Honeywell union workers strike

MINNEAPOLIS (AP) — A dozen striking employees stood outside Honeywell’s Minneapolis plant Monday, trying to keep warm and talking about their resistance to accept a contract they fear would divide their union.
Union members rejected a contract offer Sunday, against the union negotiating committee’s recommendation, and went on strike at midnight.
More than 2,500 maintenance and production employees are on strike, and hundreds of them showed up at Twin Cities plants Monday carrying picket signs and wearing heavy coats and boots to face temperatures in the 20s.
Union negotiator Genaro Ayalla blamed the rejection on a proposed two-tier benefits structure. He said that under the proposal, future company employees would have less advantageous pension and health benefits than present employees.
“They want to pay the new people a dollar less for doing the same work. It sounds like it should be illegal,” Tim Stanoch, a tool maker, said Monday.
Tool maker Jerry Shores said his son applied to Honeywell last week and would come in under the new contract.
“Now I can’t recommend that any of my family work at Honeywell,” he said.
Honeywell spokeswoman Melissa Young said the strike primarily would affect production and operations at seven plants and offices in the Twin Cities area, including the company’s headquarters in Minneapolis.
Most affected would be three production plants — in Minneapolis, Golden Valley and Coon Rapids, she said.

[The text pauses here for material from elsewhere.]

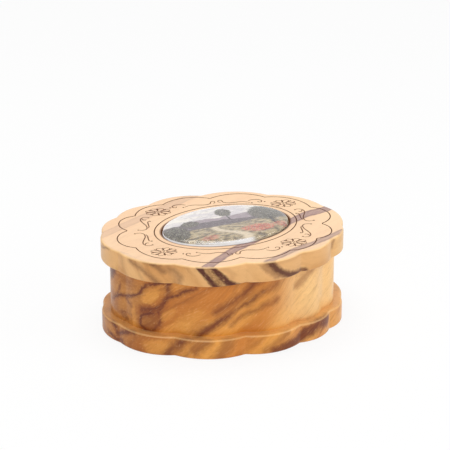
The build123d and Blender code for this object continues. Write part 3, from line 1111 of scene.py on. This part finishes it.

Honeywell’s 4,700 salaried employees in the Twin Cities were to report to work as usual Monday. But strikers at the Minneapolis plant blocked vehicles from entering, asking drivers to leave and honor the picket line.
Most did. Employees who couldn’t get in were told to go home, Honeywell said.
In Golden Valley, some employees parked elsewhere and walked across picket lines.
The company planned to ask for an injunction Monday to limit the number of pickets. But Young said the company didn’t expect any violence.
The last strike at Honeywell over contract negotiations happened in February 1967 and lasted 11 days.
The company’s offer for a 14 percent raise over four years — 4 percent in each of the first two years and 3 percent in the latter two — was rejected by 58 percent of the workers.
Jim Holte, president of the local, said Monday he was not surprised that members rejected the committee’s recommendation.
“Workers at Honeywell have been working a lot of overtime,” Holte said. “And there have been record earnings from the company, that sort of thing …. Members looked at it and decided it wasn’t enough.”
The company reported last month that its fourth-quarter earnings rose 16 percent to $178.1 million. Earnings for the year were up 17 percent at $471 million.
A majority of the Teamsters make between $12 and $15 an hour, but some of the more skilled members make about $20 an hour.
Martin Knoblowitz, an analyst with S&P Rating Services in New York, said Monday that a short-term strike likely would not have a significant financial impact on the company.